“Your English is excellent”
Today it happened again. I’ve been told how well I speak English and how wonderful my accent is. I understand that this is meant as a compliment. Except usually, it is not.
Since I came to this country all those years ago, I’ve been complimented on my English. It happens almost daily. Whether it’s the accent, the vocabulary, the grammar, you name it, I heard it. At first, you think, ha ha, the complimenter appreciates all the hard work you have put into learning the language. And then you stop to think some more and you realise things are not what they seem. This leads you to wishing you wouldn’t hear it again.
And so, let’s start with that I am yet to hear ‘native speakers’, say, two Britons, compliment each other on their language. It also doesn’t happen, for example, in Poland. I wouldn’t say to a Pole I just met: ‘Wow, your Polish is really excellent.’ If I did, I suspect, I would be looked at it with bewilderment.
And here we come to my problem. Whenever I hear that I speak excellent English, I also hear that I am a foreigner. Yes, clever enough to learn your language very well, still, a foreigner. That means I am this person who can be asked where I am from (do you, Britons, regularly ask each other where you come from?), whether I know a person in Białystok, what my children’s names are, or indeed, where I learnt to speak English so well. The last of the questions, I think, always carries this little implication that there is something strange about it. Perhaps even suspicious. I never know whether it’s about the level of EFL teaching in Poland or about foreigners being poor at languages.
And so, as you praise me, at the same time you put me outside your world. I am one of the ‘them’, an Other. In other words, your compliment comes at a price – you and I need to reaffirm our difference.
Here I want to make a little detour and make two additional points. Over the years, I’ve heard these compliments in many situations, among others, said to people whose English was not particularly good, sometimes simply bad. I always felt sorry for the recipient of such words. The words are patronising in the extreme and construct the addressee as an idiot who doesn’t understand their English is crap. A version of this is the complimenter saying: ‘Well, I don’t speak any Polish.’. And?? Does this make my English any better? Secondly, I often take care how I speak, but whatever I do, it is always taken to be the result of me not speaking the language well enough. For example, if I do not use a contraction (e.g. I say ‘do not’ instead of ‘don’t’), it means I don’t understand the language and it simply cannot mean that I might want to achieve a particular stylistic effect. Detour over.
Now, in contrast to some approaches to language learning, I think that the ultimate goal of a language learner is to speak in a way that will pass them as a ‘native speaker’. A Briton, in my case. Some people say, it’s impossible, some people say it’s unnecessary, alas, I disagree. I want to speak British English, so to say.

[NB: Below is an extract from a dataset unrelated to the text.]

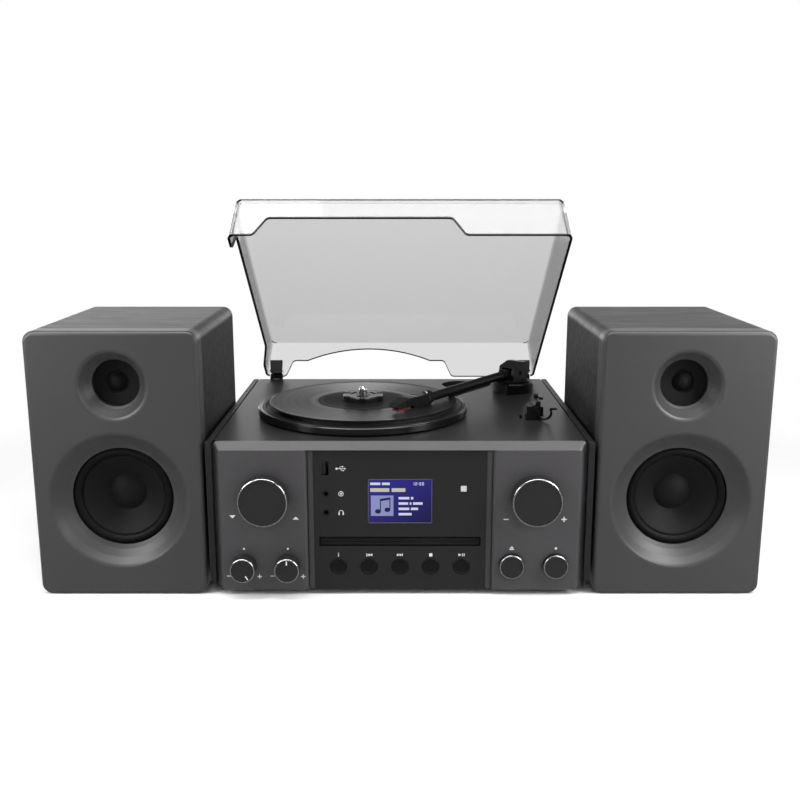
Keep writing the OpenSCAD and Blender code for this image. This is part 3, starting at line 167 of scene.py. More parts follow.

And so, every time you praise me for my English, extolling its grammar and breadth of vocabulary, you also tell me I have failed. For you tell me that you heard the foreigner in me. Otherwise, you would have said nothing. Every compliment on my English is like a thorn in my side – it not only reminds me that I will always be a foreigner, but it also reminds me that despite all this effort of mine, despite more than a quarter of a century here, I still haven’t done it. So, please, I beseech you, spare me your compliments. They make me a failure.
But things with language are complicated and the situation today was different from the usual compliments. Today, the compliment was paid by an American. We were talking about Chicago (the largest, possibly, now second largest Polish community in the world) and I said I was Polish. And, as if on cue, I heard I had a very good English accent. It took me a few moments to understand that the particular context might have made the compliment different. First, it was because we were both foreigners, second, because he spoke with a very recognisable American accent. And so, after 25+ years, I might have heard a compliment that I can take at face value. Wow!